7. Washington, D.C. Washington is difficult to get around, but a variety of guided tours will take you to the major sights: the White House and Capitol Hill, Arlington National Cemetery, a visit to the Smithsonian Institute and other prominent monuments and museums. But the must-see should be the Vietnam, Korean and World War II Memorials. You’ll never forget the emotions you feel.
8. Philadelphia. The city of Brotherly Love and the birthplace of our nation, makes history come alive with sightseeing around town. So naturally, the major attractions you must-see are right across the street from each other-- the Liberty Bell and Independence Hall.
9. Chicago. The “Windy City” is one of America’s most popular cities. For dinner there’s the famous Rush Street, or fine places along Michigan Avenue, it’s a shopper’s paradise. What else to do?
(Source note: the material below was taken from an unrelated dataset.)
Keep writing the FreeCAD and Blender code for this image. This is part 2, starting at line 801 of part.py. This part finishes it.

Visit the many museums, or cruise along the Chicago River and lakefront. Must-see? Taking a ride to the top of the Sears Tower for a breathtaking view.
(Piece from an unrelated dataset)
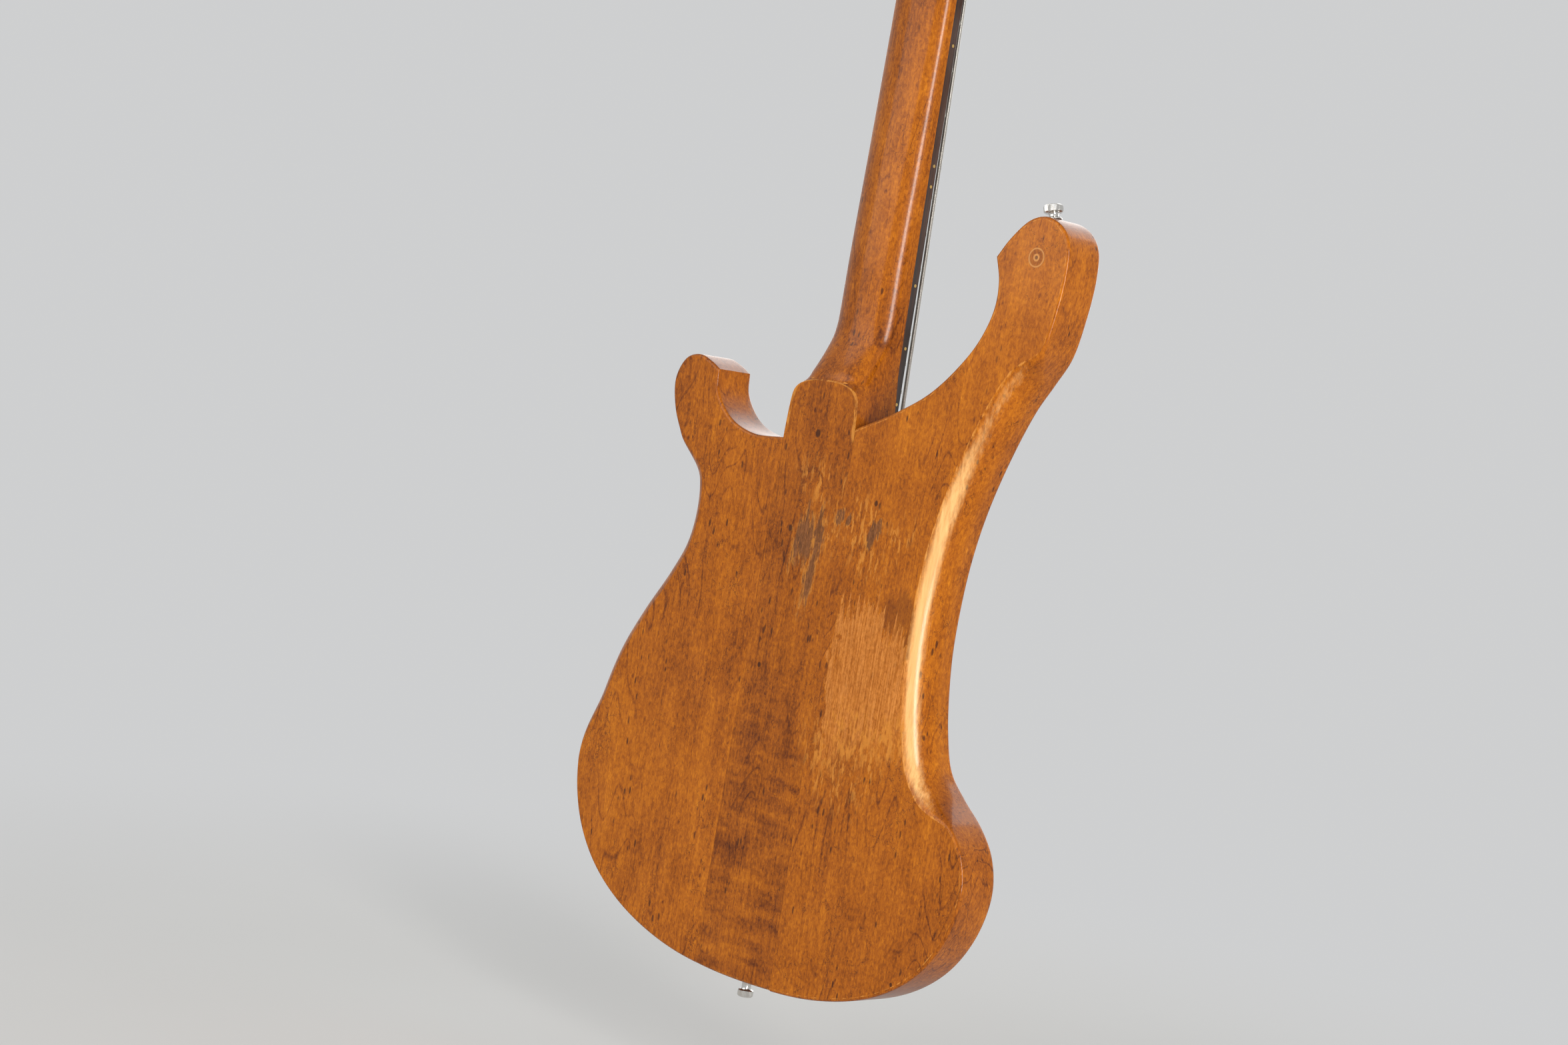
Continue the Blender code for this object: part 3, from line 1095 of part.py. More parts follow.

10. Boston. “Bean Town,” is another great city loaded with impressive historic sites. The landmarks include Boston Common, Old State House, and the Old North Church, where Paul Revere got his signal to gallop into history. The must-see there was a stroll through Quincy Market, where tourists and locals can share their travel stories. .
Do not argue with an idiot. He will drag you down to his level and beat you with experience.
Loc: Louisville, KY
I guess you missed this part of my post:
Driving is preferable due to cost for flying.
So that cuts out EVERY city you mention except for Chicago, DC and maybe New Orleans, though that is an 11 hour drive. DC is 8 so that is pushing it too.
As far as NYC being THE GREATEST CITY IN THE WORLD, well...I guess that's someone's opinion because I don't think it's mine. It is one place we want to visit, but in order for it to be on my greatest cities in the world list, costs would have to come down considerably.
I agree with Clark about New York--definitely up there among the greatest cities. But I also love London and Paris, and between the three I'm not sure which I'd choose as the greatest. I haven't been to Rome, but I think I'd also love it.